- [PROVIDED RECORDS]

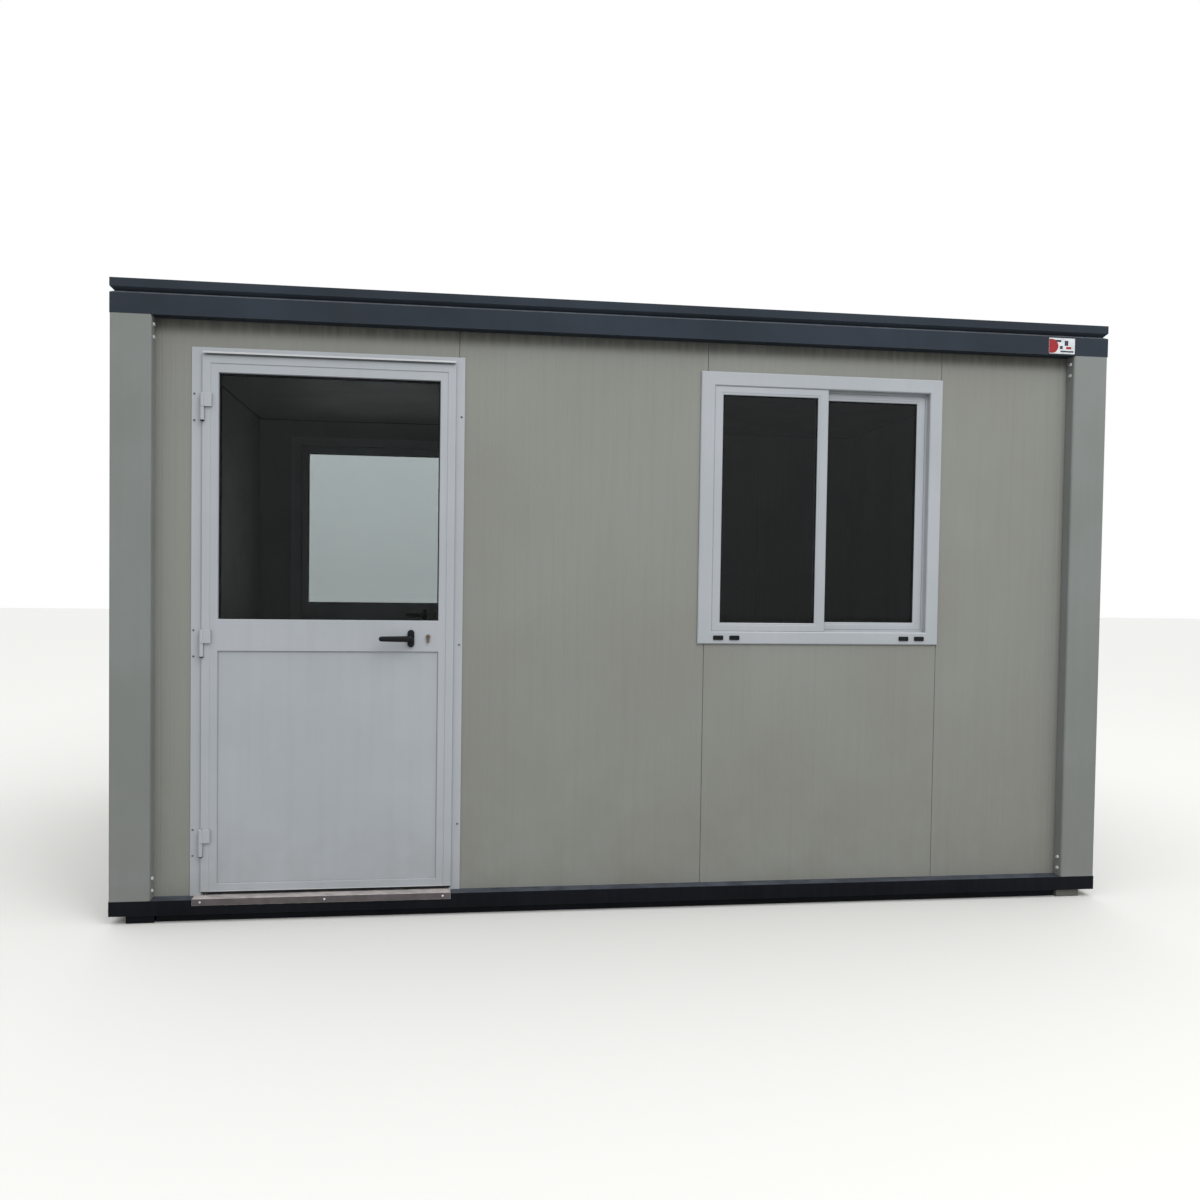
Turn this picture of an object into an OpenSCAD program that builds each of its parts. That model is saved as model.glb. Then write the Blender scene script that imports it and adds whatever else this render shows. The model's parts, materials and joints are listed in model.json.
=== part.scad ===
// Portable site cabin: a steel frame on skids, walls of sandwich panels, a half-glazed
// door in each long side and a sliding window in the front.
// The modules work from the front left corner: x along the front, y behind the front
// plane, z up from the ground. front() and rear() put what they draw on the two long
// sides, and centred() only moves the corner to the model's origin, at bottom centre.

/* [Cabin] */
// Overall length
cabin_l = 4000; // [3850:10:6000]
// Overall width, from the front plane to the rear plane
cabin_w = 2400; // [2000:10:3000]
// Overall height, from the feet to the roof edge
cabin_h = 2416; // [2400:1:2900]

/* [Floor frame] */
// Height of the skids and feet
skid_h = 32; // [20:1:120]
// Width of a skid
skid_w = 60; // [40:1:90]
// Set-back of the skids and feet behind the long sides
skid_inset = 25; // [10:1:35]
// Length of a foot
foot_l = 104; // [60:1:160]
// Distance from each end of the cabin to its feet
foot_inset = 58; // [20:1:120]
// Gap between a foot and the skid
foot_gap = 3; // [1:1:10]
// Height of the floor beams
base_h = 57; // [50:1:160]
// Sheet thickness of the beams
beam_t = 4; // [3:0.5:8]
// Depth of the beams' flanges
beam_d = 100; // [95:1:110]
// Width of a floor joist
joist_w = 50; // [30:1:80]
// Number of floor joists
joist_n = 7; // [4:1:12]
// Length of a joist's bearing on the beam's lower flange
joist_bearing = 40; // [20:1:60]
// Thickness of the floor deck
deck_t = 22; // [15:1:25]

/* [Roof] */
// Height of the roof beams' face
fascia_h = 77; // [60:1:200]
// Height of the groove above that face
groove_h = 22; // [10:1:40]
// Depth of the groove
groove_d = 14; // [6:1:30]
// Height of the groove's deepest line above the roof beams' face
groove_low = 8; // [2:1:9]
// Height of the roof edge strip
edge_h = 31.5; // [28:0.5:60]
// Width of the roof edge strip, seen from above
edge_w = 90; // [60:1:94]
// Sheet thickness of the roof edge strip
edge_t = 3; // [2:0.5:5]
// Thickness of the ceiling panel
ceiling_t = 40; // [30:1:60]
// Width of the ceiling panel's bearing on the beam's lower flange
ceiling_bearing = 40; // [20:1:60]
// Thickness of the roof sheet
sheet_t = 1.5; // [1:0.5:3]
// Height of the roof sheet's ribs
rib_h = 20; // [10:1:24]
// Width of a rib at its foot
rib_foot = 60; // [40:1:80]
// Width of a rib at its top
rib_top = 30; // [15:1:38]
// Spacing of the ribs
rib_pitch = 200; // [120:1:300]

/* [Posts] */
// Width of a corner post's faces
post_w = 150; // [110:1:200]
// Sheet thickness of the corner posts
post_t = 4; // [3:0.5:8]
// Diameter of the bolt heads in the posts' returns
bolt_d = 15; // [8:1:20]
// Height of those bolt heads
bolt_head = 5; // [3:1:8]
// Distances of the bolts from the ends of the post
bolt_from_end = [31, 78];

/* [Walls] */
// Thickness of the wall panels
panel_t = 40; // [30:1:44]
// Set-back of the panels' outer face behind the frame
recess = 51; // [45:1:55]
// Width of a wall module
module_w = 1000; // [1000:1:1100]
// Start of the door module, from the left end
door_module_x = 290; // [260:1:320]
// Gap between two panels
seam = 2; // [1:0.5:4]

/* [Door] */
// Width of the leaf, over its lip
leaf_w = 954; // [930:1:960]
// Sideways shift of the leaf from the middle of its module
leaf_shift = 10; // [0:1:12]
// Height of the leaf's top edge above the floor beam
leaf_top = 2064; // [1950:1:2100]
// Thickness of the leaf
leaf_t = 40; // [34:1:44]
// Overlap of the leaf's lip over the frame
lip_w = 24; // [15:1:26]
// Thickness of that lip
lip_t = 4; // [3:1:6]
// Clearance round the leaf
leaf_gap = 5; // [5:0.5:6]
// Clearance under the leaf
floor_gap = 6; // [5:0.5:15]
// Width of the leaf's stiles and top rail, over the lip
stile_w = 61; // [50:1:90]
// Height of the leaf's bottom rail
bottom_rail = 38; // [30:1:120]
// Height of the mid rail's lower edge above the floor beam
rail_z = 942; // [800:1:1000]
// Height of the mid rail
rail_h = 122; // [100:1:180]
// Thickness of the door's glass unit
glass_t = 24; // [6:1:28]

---

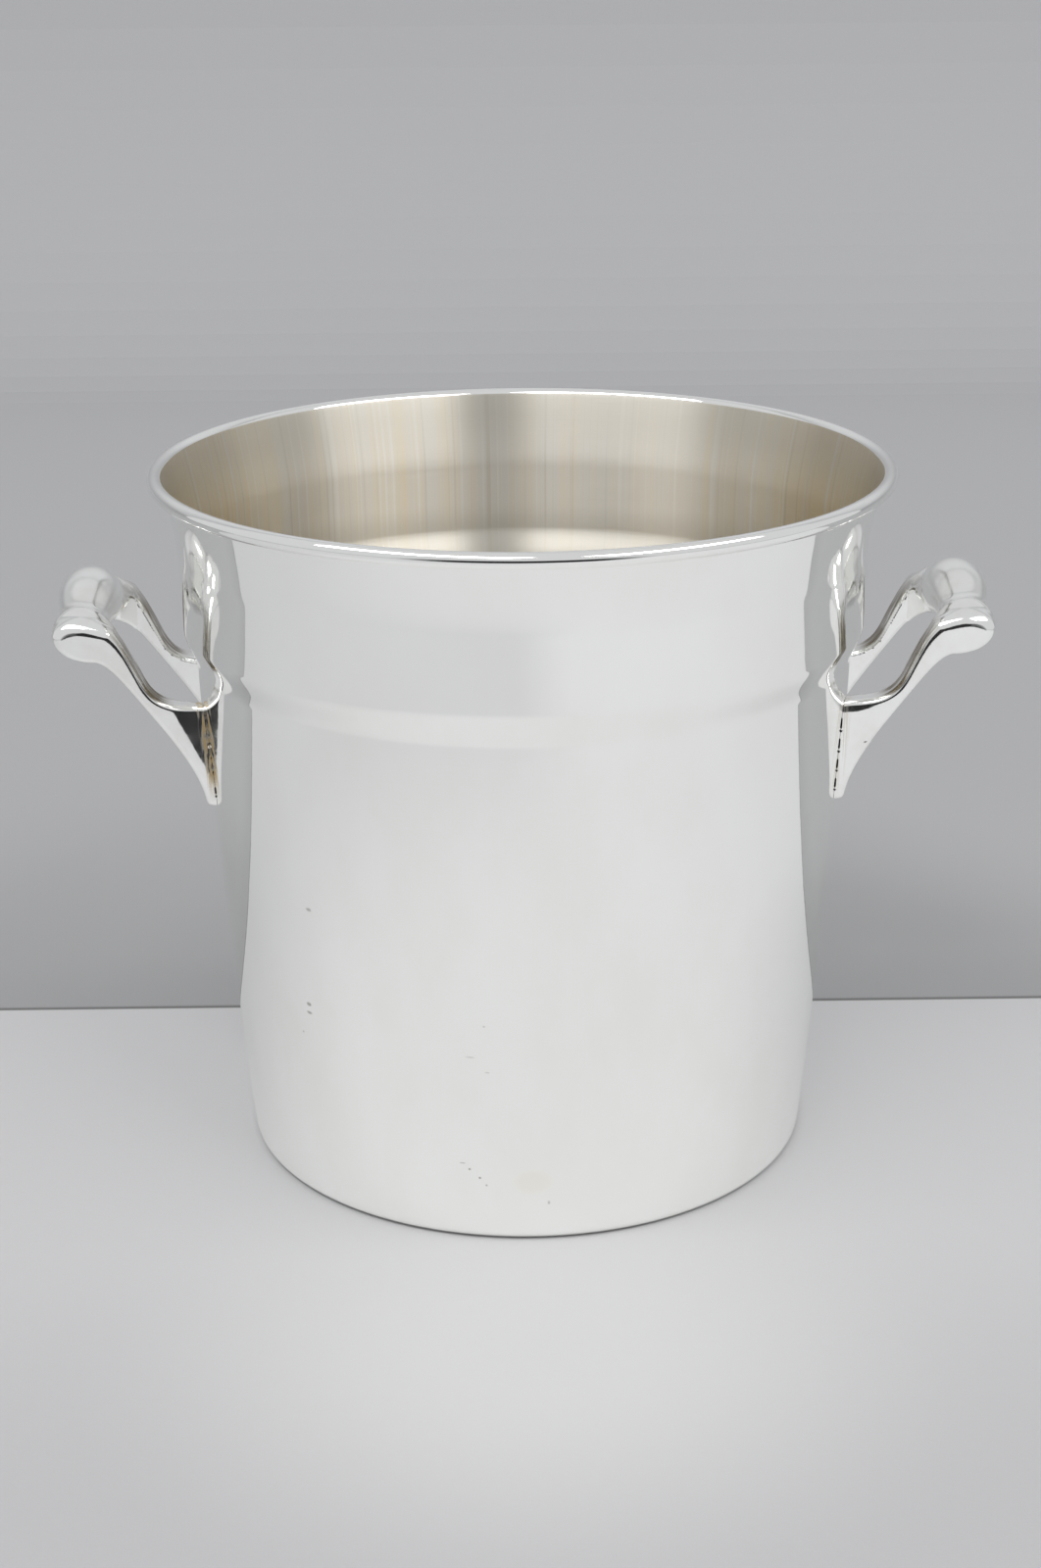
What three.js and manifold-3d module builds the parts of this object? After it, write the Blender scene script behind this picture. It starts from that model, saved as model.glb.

- [STATED TASK] Say how many lines of the data include the word "scene". Nothing other than the number should be given.

- [SOLUTION TO THIS PROBLEM] 2